Kaltenborn conceded, however, that the trend is "worrying". She explained: "That would not be a good development because Formula One needs to have the best drivers and not necessarily the ones with the money.
"But then one also has to be fair to the young drivers coming in and not immediately label them as pay drivers."
One such youngster is Esteban Gutierrez, who joins Sauber this season in place of Kamui Kobayashi. Kaltenborn admitted she was surprised that the Japanese, who scored a podium finish in his home race last year, had not been able to secure backing in his home country to continue in F1 - even after an online campaign to raise money.
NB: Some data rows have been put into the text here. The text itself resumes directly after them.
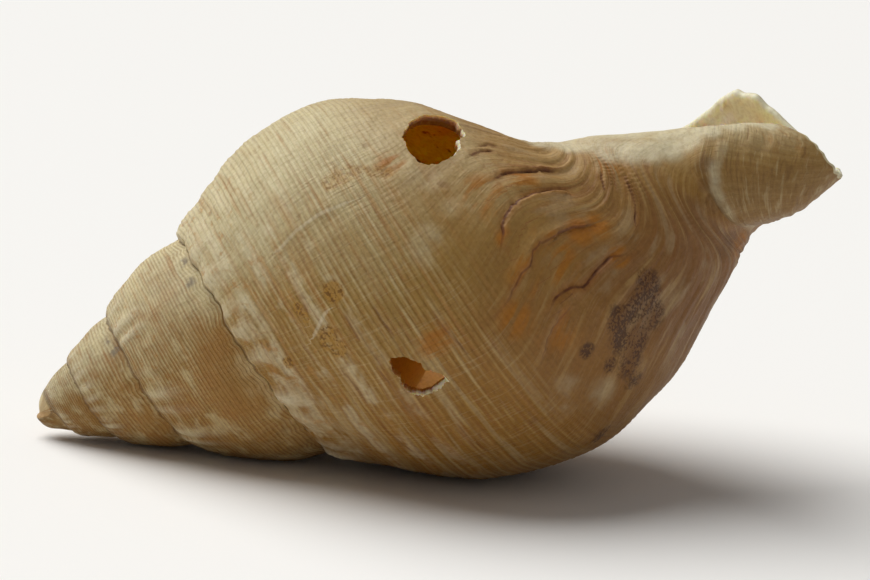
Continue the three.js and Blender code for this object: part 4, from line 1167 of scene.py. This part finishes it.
bsdf.inputs["Subsurface Radius"].default_value = (1.0, 0.78, 0.16)
bsdf.inputs["Subsurface Scale"].default_value = 0.0015
N.t.links.new(bump.outputs[0], bsdf.inputs["Normal"])
out = N.new("ShaderNodeOutputMaterial")
N.t.links.new(bsdf.outputs[0], out.inputs[0])
me.materials.clear()
me.materials.append(mat)

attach(shell, "root")
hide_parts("shell")

# ------------------------------------------------------------------ floor, light, camera
fm = bpy.data.materials.new("floor")
F = Nodes(fm)
fb = F.new("ShaderNodeBsdfPrincipled")
fb.inputs["Roughness"].default_value = 0.9
fb.inputs["Base Color"].default_value = (0.92, 0.92, 0.92, 1)
fo = F.new("ShaderNodeOutputMaterial")
# the floor's lower face lets the camera through, so that the underside can be looked at
ft = F.new("ShaderNodeBsdfTransparent")
fx = F.new("ShaderNodeMixShader")
F.t.links.new(F.new("ShaderNodeNewGeometry").outputs["Backfacing"], fx.inputs[0])
F.t.links.new(fb.outputs[0], fx.inputs[1])
F.t.links.new(ft.outputs[0], fx.inputs[2])
F.t.links.new(fx.outputs[0], fo.inputs[0])
fme = bpy.data.meshes.new("floor")
fme.from_pydata([(-40, -40, 0), (40, -40, 0), (40, 40, 0), (-40, 40, 0)], [], [(0, 1, 2, 3)])
floor = bpy.data.objects.new("floor", fme)
floor.location.z = -0.00002
fme.materials.append(fm)
bpy.context.scene.collection.objects.link(floor)

scene = bpy.context.scene
scene.view_settings.view_transform = "Standard"
wd = bpy.data.worlds.new("studio")
scene.world = wd
WN = Nodes(wd)
bg = WN.new("ShaderNodeBackground")
bg.inputs[0].default_value = (1.0, 0.985, 0.955, 1)
bg.inputs[1].default_value = 0.19
wo = WN.new("ShaderNodeOutputWorld")
WN.t.links.new(bg.outputs[0], wo.inputs[0])


def sun(name, towards, energy, angle, colour):
    li = bpy.data.lights.new(name, "SUN")
    li.energy, li.angle, li.color = energy, angle, colour
    ob = bpy.data.objects.new(name, li)
    ob.rotation_mode = "QUATERNION"
    ob.rotation_quaternion = Vector(towards).to_track_quat("Z", "Y")
    scene.collection.objects.link(ob)


sun("key", (-0.47, 0.26, 0.84), 3.1, 1.1, (1.0, 0.985, 0.95))

cam = bpy.data.cameras.new("camera")
cam.lens, cam.sensor_width, cam.shift_x, cam.shift_y = 115.86, 36.0, 0.0172, -0.0321
cam.clip_start, cam.clip_end = 0.01, 100.0
co = bpy.data.objects.new("camera", cam)
axes = (ROT @ VIEW.T)                       # columns: right, up, towards the camera, in the row frame
place_ = world(VIEW.T @ np.array([0, 0, 2800.0]) + np.array([420.0, 0, 0]))
mw = np.eye(4)
mw[:3, :3], mw[:3, 3] = axes, place_
co.matrix_world = Matrix(mw.tolist())
scene.collection.objects.link(co)
scene.camera = co
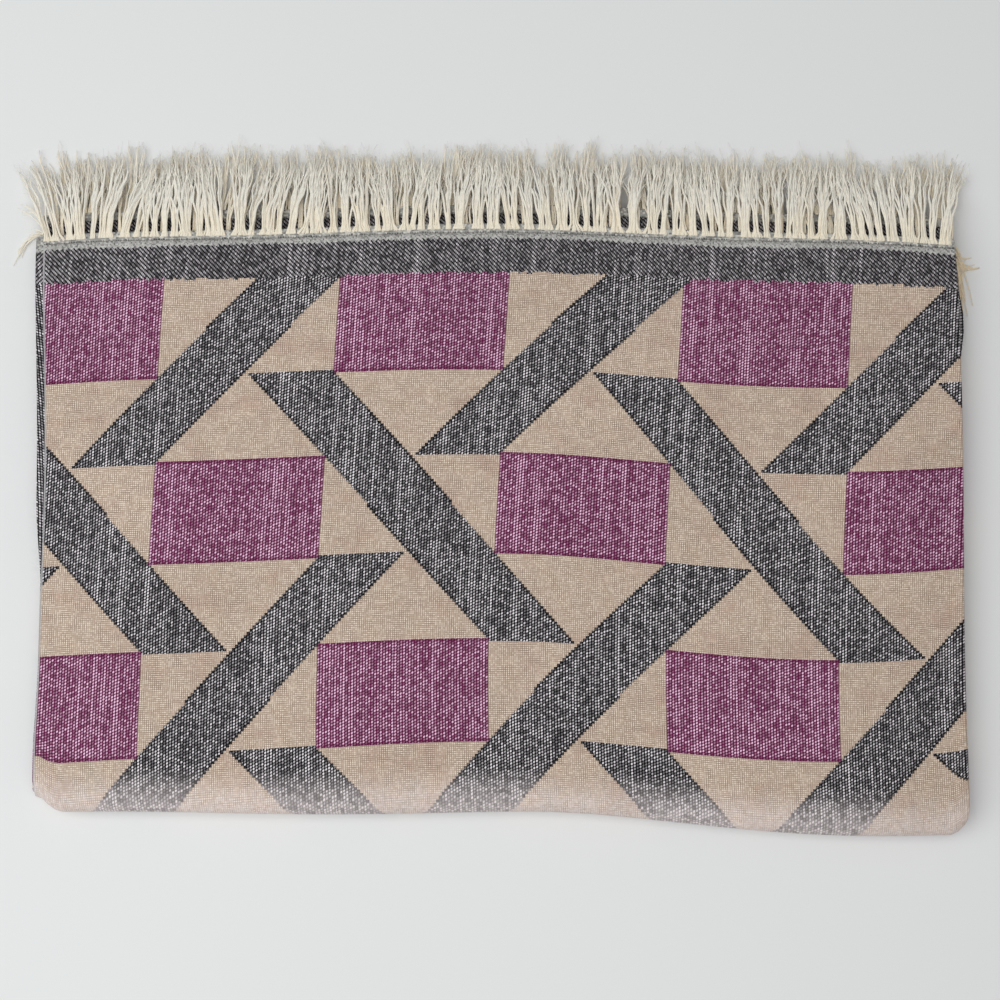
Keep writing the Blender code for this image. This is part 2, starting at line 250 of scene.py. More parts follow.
@dataclass(frozen=True)
class FoldPlan:
    """The folds of the throw, laid out level: in half across its width, in quarters along its length."""

    cloth_length: float = 1.61
    sheet: float = 0.0022
    layer_pitch: float = 0.0035
    face_width: float = 0.6515
    face_length: float = 0.404
    under_end_reach: float = 0.017
    left_slip: float = 0.006
    heading: float = 0.0065
    part_gap: float = 0.0003
    settling: Settling = field(default_factory=Settling)

    @property
    def leaf_offset(self) -> float:
        """Half the distance between the two leaves of a run."""
        return self.layer_pitch / 2

    @property
    def run_half(self) -> float:
        """Half the thickness of a run of two leaves."""
        return self.leaf_offset + self.sheet / 2

    @property
    def left_x(self) -> float:
        """The left edge of the face."""
        return -self.face_width / 2

    @property
    def fold_x(self) -> float:
        """Where the leaves begin to turn at the fold across the width."""
        return self.face_width / 2 - self.run_half

    @property
    def first_end_y(self) -> float:
        """Where the cloth's first end lies."""
        return self.face_length / 2

    @property
    def second_end_y(self) -> float:
        """Where the cloth's second end lies."""
        return self.first_end_y + self.under_end_reach

    def run_height(self, run: str) -> float:
        """The height of the middle of a run: d lies lowest, then c, b and a."""
        return self.run_half + "dcba".index(run) * 2 * self.layer_pitch

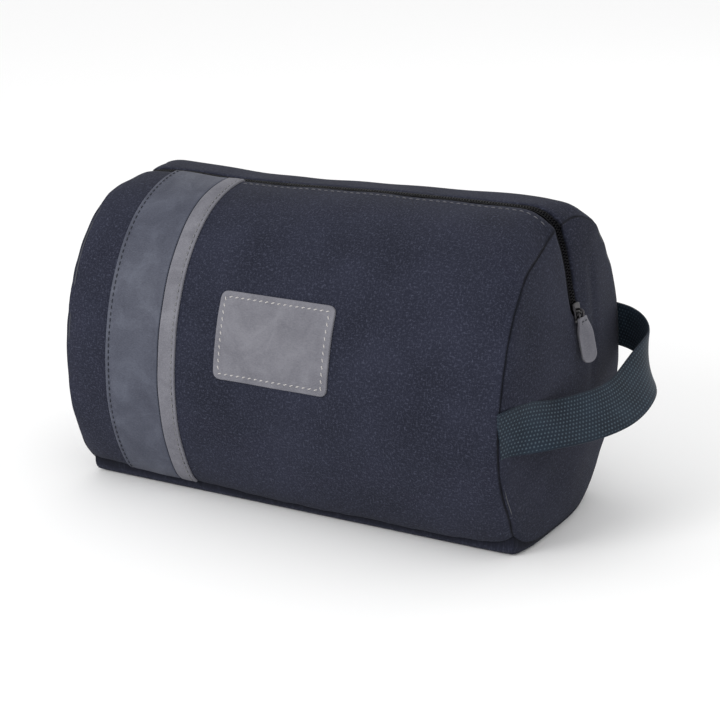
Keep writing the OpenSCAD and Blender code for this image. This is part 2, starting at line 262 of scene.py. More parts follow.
def end_point(end, side, u, v):
    """A point of an end panel's half: u from the seam to the middle, v from the top down."""
    arc = arc_at_gap + (profile_length - arc_at_gap) * v
    edge = shell(side, np.full_like(v, 1.0 if end == RIGHT else 0.0), arc)
    top = float(shell(side, np.array(1.0 if end == RIGHT else 0.0), np.array(arc_at_gap))[2])
    z_mid = top + (2.4 - top) * v
    x_mid = right_middle_x(z_mid) if end == RIGHT else left_middle_x(z_mid)
    y_mid = side * zip_gap * smoothstep((z_mid - slit_end) / slit_taper)
    x_mid = np.where(v < 0.02, edge[..., 0] + (x_mid - edge[..., 0]) * v / 0.02, x_mid)
    ease = 1 - (1 - u) ** 2
    corner = 1 - (1 - u) ** (6 if side == FRONT else 2)
    low = v**7
    x = edge[..., 0] + (x_mid - edge[..., 0]) * (ease + (corner - ease) * v**18)
    y = edge[..., 1] + (y_mid - edge[..., 1]) * u
    z = edge[..., 2] + (z_mid - edge[..., 2]) * (u * (1 - low) + corner * low)
    return np.stack([x, y, z], axis=-1)


def normals(p, outward):
    """Unit normals of a grid of points, on the side that outward points to."""
    n = unit(np.cross(np.gradient(p, axis=0), np.gradient(p, axis=1)))
    return n * np.sign(np.sum(n * outward))


def under_seam(side):
    """The direction straight out of the front or back bottom seam."""
    return np.array([0, side * 0.8, -0.6])


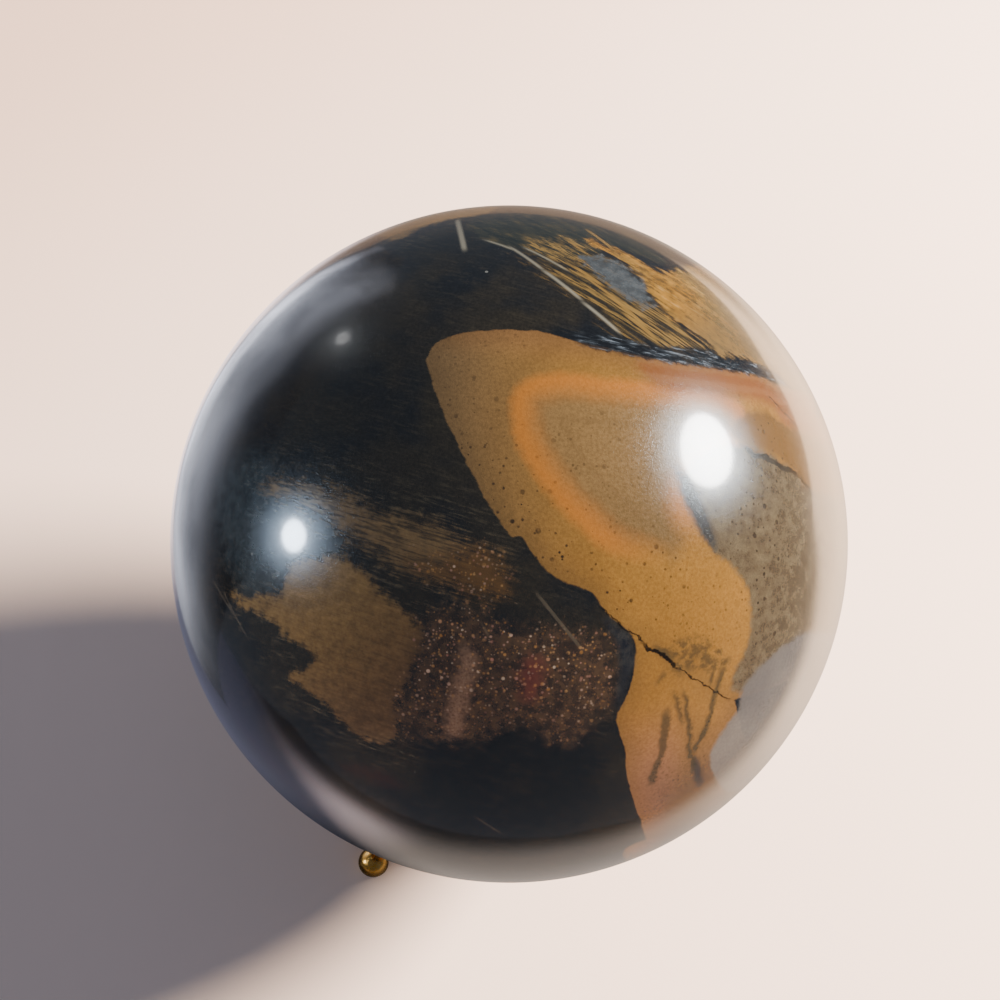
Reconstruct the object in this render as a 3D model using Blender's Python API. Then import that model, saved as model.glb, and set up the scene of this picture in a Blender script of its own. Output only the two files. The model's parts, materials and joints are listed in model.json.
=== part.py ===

"Kamui, when he came to us, came with no sponsors, nothing. But we were convinced of his talent and it was, for us, the right step," Kaltenborn added. "He showed some great performances with us: his podium in Suzuka was such an emotional affair - he moved that whole crowd in a way I have never seen before.
"He was a great team player - he did so much for the team spirit - so it is surprising when such a pleasant person like him cannot get any support from such a motorsport-loving nation like Japan.
"This again should be a sort of warning that we maybe need to change something."